There are three key new features here. The Pencil Pro now offers Find My, the system that lets you find your misplaced Apple devices. It’s about time: the Apple Pencil is one of the easiest-to-lose things we own. 

There’s no word of what wireless tech the Pencil Pro uses to make this work, but other Apple gadgets typically use Apple U1 or U2 chipsets. 

The Pencil Pro also has a “squeeze” gesture, powered by a new pressure sensor in the stylus’s barrel. You’ll feel feedback when this is fired off thanks to a haptic motor up at the other end of the pen. 

Perhaps most notably for the digital artists out there, the Pencil Pro supports something called Barrel Roll. This lets a Pencil sense when the stylus is turned in your hand, allowing for subtle but powerful transformations of digital brushes. Procreate showed this off in action, using a hand motion to thicken up a brush. Anyone want to learn digital calligraphy?
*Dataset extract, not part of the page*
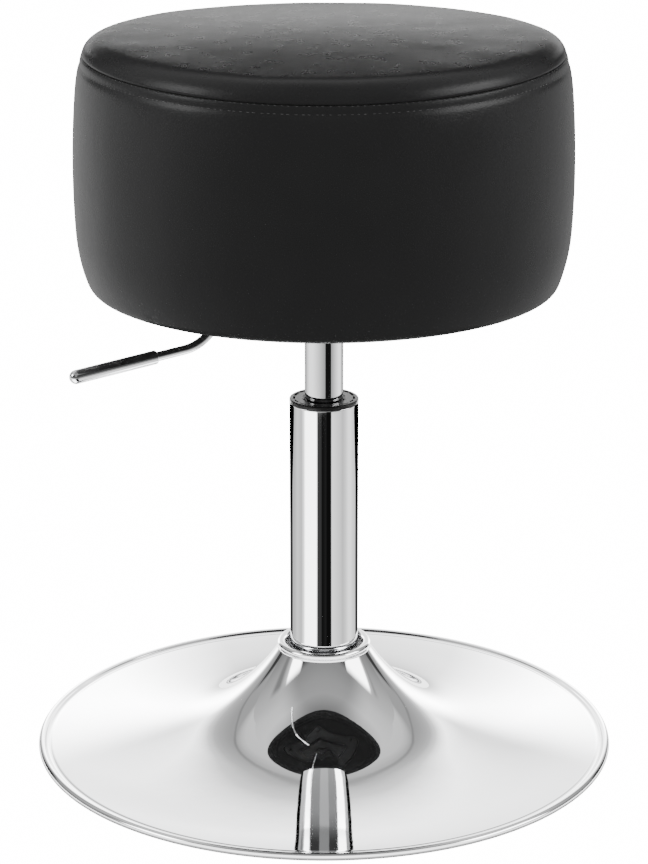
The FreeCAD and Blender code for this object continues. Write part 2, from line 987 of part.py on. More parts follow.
def lever_rod():
    end = grip_line(lever_tip_reach - grip_radius)
    rod = bent_rod(lever_points() + [end], [lever_knee_bend, lever_elbow_bend], lever_rod_radius)
    return along_lever(rod)


def lever_grip():
    """The sleeve on the lever's outer run: a domed end, and a soft edge where the rod goes in."""
    start, tip = grip_line(grip_start_reach), grip_line(lever_tip_reach)
    length = math.dist(start, tip)
    bore = lever_rod_radius + grip_bore_air
    bore_end = length - grip_radius + grip_bore_air
    edge = grip_edge_round
    dome = grip_radius
    grip = turned(outline(
        (bore, 0),
        ("line", (grip_radius - edge, 0)),
        ("arc", polar((grip_radius - edge, edge), edge, -EIGHTH_TURN), (grip_radius, edge)),
        ("line", (grip_radius, length - dome)),
        ("arc", polar((0, length - dome), dome, EIGHTH_TURN), (0, length)),
        ("line", (0, bore_end)),
        ("line", (bore, bore_end)),
    ))
    tilt = QUARTER_TURN - math.degrees(lever_slope(start, tip))
    grip.rotate(ORIGIN, V(0, 1, 0), tilt)
    grip.translate(at(*start))
    return along_lever(grip)


def at_pivot(shape):
    """Lays a piece that was built along Z on the lever's inner run, at the point where it rocks."""
    knee = (lever_knee_reach, lever_knee_height)
    tilt = QUARTER_TURN - math.degrees(lever_slope((0, lever_inner_height), knee))
    shape.rotate(ORIGIN, V(0, 1, 0), tilt)
    shape.translate(at(lever_pivot_reach, pivot_height()))
    return shape


def lever_bush_radius():
    return lever_rod_radius + lever_bush_air + lever_bush_wall


def lever_bush():
    """The plastic bush in the box wall, on which the lever rocks, with its flange inside the box."""
    bore = lever_rod_radius + lever_bush_air
    outer = lever_bush_radius()
    half = lever_bush_length / 2
    bush = turned_polygon([
        (bore, -half),
        (outer + lever_bush_flange_width, -half),
        (outer + lever_bush_flange_width, lever_bush_flange - half),
        (outer, lever_bush_flange - half),
        (outer, half),
        (bore, half),
    ])
    return along_lever(at_pivot(bush))


# Fasteners

def at_bolts(shape):
    """Four copies, one at each bolt of the seat plate."""
    copies = []
    for x in (-bolt_pitch / 2, bolt_pitch / 2):
        for y in (-bolt_pitch / 2, bolt_pitch / 2):
            copy = shape.copy()
            copy.translate(V(x, y, 0))
            copies.append(copy)
    return along_lever(Part.makeCompound(copies))


def washer_low():
    return plate_top() - plate_thickness - washer_thickness


def plate_bolts():
    head = hexagon(bolt_head_across_flats, 0, bolt_head_height)
    head.rotate(ORIGIN, V(1, 0, 0), FULL_TURN / 2)
    head.translate(at(0, washer_low()))
    shank = Part.makeCylinder(bolt_radius, bolt_length, at(0, washer_low()))
    return at_bolts(head.fuse(shank))


def plate_washers():
    low = washer_low()
    return at_bolts(ring(washer_radius, bolt_radius + clear_gap, low, low + washer_thickness))


def board_low():
    return seat_underside_height + cover_thickness


def board_high():
    return board_low() + bottom_board_thickness


def tee_nuts():
    top = board_high()
    bore = bolt_radius + fitted_clearance
    nut = turned_polygon([
        (bore, top - tee_nut_barrel_length),
        (tee_nut_barrel_radius, top - tee_nut_barrel_length),
        (tee_nut_barrel_radius, top),
        (tee_nut_flange_radius, top),
        (tee_nut_flange_radius, top + tee_nut_flange_thickness),
        (bore, top + tee_nut_flange_thickness),
    ])
    return at_bolts(nut)


# Seat

def bottom_board():
    board = Part.makeCylinder(board_radius, bottom_board_thickness, at(0, board_low()))
    hole = Part.makeCylinder(
        tee_nut_barrel_radius + fitted_clearance,
        bottom_board_thickness + 2 * overrun,
        at(0, board_low() - overrun),
    )
    return board.cut(at_bolts(hole))


def drum_wall():
    high = top_board_top_height - top_board_thickness
    return ring(board_radius, board_radius - drum_wall_thickness, board_high(), high)


def top_board():
    low = top_board_top_height - top_board_thickness
    board = Part.makeCylinder(board_radius, top_board_thickness, at(0, low))
    vent = Part.makeCylinder(
        vent_radius,
        top_board_thickness + 2 * overrun,
        V(board_radius - vent_circle_inset, 0, low - overrun),
    )
    for cutter in on_circle(vent, vent_count):
        board = board.cut(cutter)
    return board


def crown_middle(inset):
    """The point halfway along the crown's arc, whose centre is on the axis, so that the top is domed."""
    edge = crown_edge_radius - inset * math.sqrt(2) / 4
    rise = crown_dome_rise
    radius = (edge * edge + rise * rise) / (2 * rise)
    angle = math.asin(edge / radius) / 2
    top = crown_top_height - inset
    return (radius * math.sin(angle), top - radius * (1 - math.cos(angle)))


def seat_outline(inset):
    """The seat's outer profile down to the axis, drawn in by inset on every side."""
    slant = inset * math.sqrt(2) / 2
    side = seat_radius - inset
    low = seat_underside_height
    foot = low + inset
    foot_turn = (seat_radius - foot_turn_inset - slant, low + foot_turn_rise + slant)
    foot_side = (side - foot_side_inset, low + foot_side_rise)
    low_side = (side - low_side_inset, low + low_side_rise)
    side_start = (side - side_start_inset, low + side_start_rise)
    widest = (side, low + widest_height_share * seat_side_height)
    shoulder_low = (side - shoulder_low_inset, seam_height - shoulder_low_drop)
    shoulder_mid = (side - shoulder_mid_inset, seam_height - shoulder_mid_drop)
    seam = (seam_radius - inset, seam_height)
    crown_turn = (seat_radius - crown_turn_inset - slant, seam_height + crown_turn_rise - slant)
    crown_edge = (crown_edge_radius - slant / 2, seam_height + crown_edge_rise - inset)
    return outline(
        (0, foot),
        ("line", (seat_radius - foot_corner_inset, foot)),
        ("arc", foot_turn, foot_side),
        ("arc", low_side, side_start),
        ("arc", widest, shoulder_low),
        ("arc", shoulder_mid, seam),
        ("arc", crown_turn, crown_edge),
        ("arc", crown_middle(inset), (0, crown_top_height - inset)),
    )


def seam_groove():
    """The cut that draws the cover in at its seam."""
    half = seam_groove_width / 2
    return turned_polygon([
        (seam_radius - seam_groove_depth, seam_height),
        (seam_radius + overrun, seam_height - half * (1 + overrun / seam_groove_depth)),
        (seam_radius + overrun, seam_height + half * (1 + overrun / seam_groove_depth)),
    ])


def slab(low, high):
    """A flat block wider than the seat, between two heights."""
    return Part.makeCylinder(base_radius, high - low, at(0, low))


def cover_skin():
    skin = turned(seat_outline(0)).cut(turned(seat_outline(cover_thickness)))
    opening = Part.makeCylinder(
        hem_inner_radius,
        cover_thickness + 2 * overrun,
        at(0, seat_underside_height - overrun),
    )
    return skin.cut(opening).cut(seam_groove())


def cover_band():
    return cover_skin().common(slab(seat_underside_height - overrun, seam_height))


def cover_top():
    return cover_skin().common(slab(seam_height, crown_top_height + overrun))


def foam_body():
    return turned(seat_outline(cover_thickness))


def side_foam():
    foam = foam_body().common(slab(seat_underside_height, top_board_top_height))
    core = Part.makeCylinder(
        board_radius,
        top_board_top_height - seat_underside_height + 2 * overrun,
        at(0, seat_underside_height - overrun),
    )
    return foam.cut(core)


def top_foam():
    return foam_body().common(slab(top_board_top_height, crown_top_height + overrun))


def dust_cover():
    """The thin cloth under the seat, which steps down over the cover's hem."""
    high = board_low()
    sheet = dust_cover_thickness
    hem = cover_thickness
    edge = hem_inner_radius - fitted_clearance
    cloth = turned_polygon([
        (0, high - sheet),
        (edge - sheet, high - sheet),
        (edge - sheet, high - hem - sheet),
        (board_radius - dust_cover_inset, high - hem - sheet),
        (board_radius - dust_cover_inset, high - hem),
        (edge, high - hem),
        (edge, high),
        (0, high),
    ])
    hole = Part.makeCylinder(bolt_radius + clear_gap, hem + 2 * overrun, at(0, high - hem - overrun))
    return cloth.cut(at_bolts(hole))


def staples():
    low = seat_underside_height - dust_cover_thickness - staple_wire
    staple = Part.makeBox(
        staple_wire,
        staple_length,
        staple_wire,
        V(board_radius - staple_inset - staple_wire / 2, -staple_length / 2, low),
    )
    return Part.makeCompound(on_circle(staple, staple_count))


NODES = {
    "base_shell": base_shell,
    "base_socket": base_socket,
    "socket_plate": socket_plate,
    "floor_ring": floor_ring,
    "column_tube": column_tube,
    "guide_bush": guide_bush,
    "column_end_plate": column_end_plate,
    "lower_thrust_washer": lower_thrust_washer,
    "upper_thrust_washer": upper_thrust_washer,
    "thrust_cage": thrust_cage,
    "thrust_balls": thrust_balls,
    "rod_washer": rod_washer,
    "rod_clip": rod_clip,
    "piston_rod": piston_rod,
    "buffer_ring": buffer_ring,
    "piston": piston,
    "piston_seal": piston_seal,
    "piston_nut": piston_nut,
    "gas_cylinder": gas_cylinder,
    "cylinder_end_guide": cylinder_end_guide,
    "rod_seal": rod_seal,
    "valve_body": valve_body,
    "release_pin": release_pin,
    "seat_plate": seat_plate,
    "cone_socket": cone_socket,
    "lever_rod": lever_rod,
    "lever_grip": lever_grip,
    "lever_bush": lever_bush,
    "plate_bolts": plate_bolts,
    "plate_washers": plate_washers,
    "tee_nuts": tee_nuts,
    "bottom_board": bottom_board,
    "drum_wall": drum_wall,
    "top_board": top_board,
    "side_foam": side_foam,
    "top_foam": top_foam,
    "cover_band": cover_band,
    "cover_top": cover_top,
    "dust_cover": dust_cover,
    "staples": staples,
}


def main():
    os.makedirs("parts", exist_ok=True)
    for name, build in NODES.items():
        shape = build()
        shape.exportStep("parts/" + name + ".step")
        print(name, "solids", len(shape.Solids), "valid", shape.isValid(), "volume", round(shape.Volume))


main()
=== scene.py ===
import json
import math

import bpy
import numpy as np
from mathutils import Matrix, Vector


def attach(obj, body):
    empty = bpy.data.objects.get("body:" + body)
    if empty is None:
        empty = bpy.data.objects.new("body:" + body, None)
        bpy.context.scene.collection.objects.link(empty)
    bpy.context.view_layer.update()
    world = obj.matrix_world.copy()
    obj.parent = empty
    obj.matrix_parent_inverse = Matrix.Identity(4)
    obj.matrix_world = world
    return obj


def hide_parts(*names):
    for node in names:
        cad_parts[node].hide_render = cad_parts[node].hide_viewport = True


# A round upholstered swivel stool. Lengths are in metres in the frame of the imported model:
# +Z up along the column, the front of the stool faces -Y.

MM = 0.001

# Seat: the outline of the cover, as radius and height
SEAT_BOTTOM = 354.3 * MM
HEM_RADIUS = 139.0 * MM
COVER_THICKNESS = 1.2 * MM
HEM_FLAT_END = (153.0 * MM, 354.3 * MM)
SEAT_FOOT = (161.8 * MM, 352.4 * MM)
SEAT_FOOT_TURN = (166.0 * MM, 353.6 * MM)
SEAT_FOOT_SIDE = (168.0 * MM, 357.4 * MM)
SEAT_LOW_SIDE = (172.7 * MM, 373.5 * MM)
SEAT_SIDE_START = (175.6 * MM, 395.0 * MM)
SEAT_WIDEST = (176.6 * MM, 446.0 * MM)
SEAT_SHOULDER_LOW = (174.4 * MM, 490.0 * MM)
SEAT_SHOULDER_MID = (172.3 * MM, 503.0 * MM)
SEAT_SEAM = (168.9 * MM, 513.4 * MM)
SEAT_CROWN_TURN = (164.2 * MM, 523.0 * MM)
SEAT_CROWN_EDGE = (153.5 * MM, 528.2 * MM)
SEAT_CROWN_TOP = 532.2 * MM
PROFILE_STEP = 0.9 * MM
PROFILE_SOFTNESS = 3.2 * MM
SEAT_TURNS = 640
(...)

As ever, you have no choice of stylus generation when you buy. While the very basic Pencil USB-C can be used with either model, only owners of the 2024 iPad Airs and iPad Pro M4 can use the Pencil Pro. iPad Air M1 users can only get the Pencil 2nd Generation

Should you upgrade?

This new 2024 iPad Air series is of most interest to those who always wished there was a more approachable 13-inch iPad than the iPad Pro. 

Stick to the 11-inch versions and there’s not a massive amount to separate the 2022 version and 2024 one. If anything, the changes to the Apple Pencil stylus might be more impactful than those to the tablet itself. 

Sure, we love the shift to a landscape front camera, and the performance increase from an Apple M1 to M2 processor is significant. But are most people left hankering for more power with iPad OS in its current very tablet-style state? We’re not so sure about that.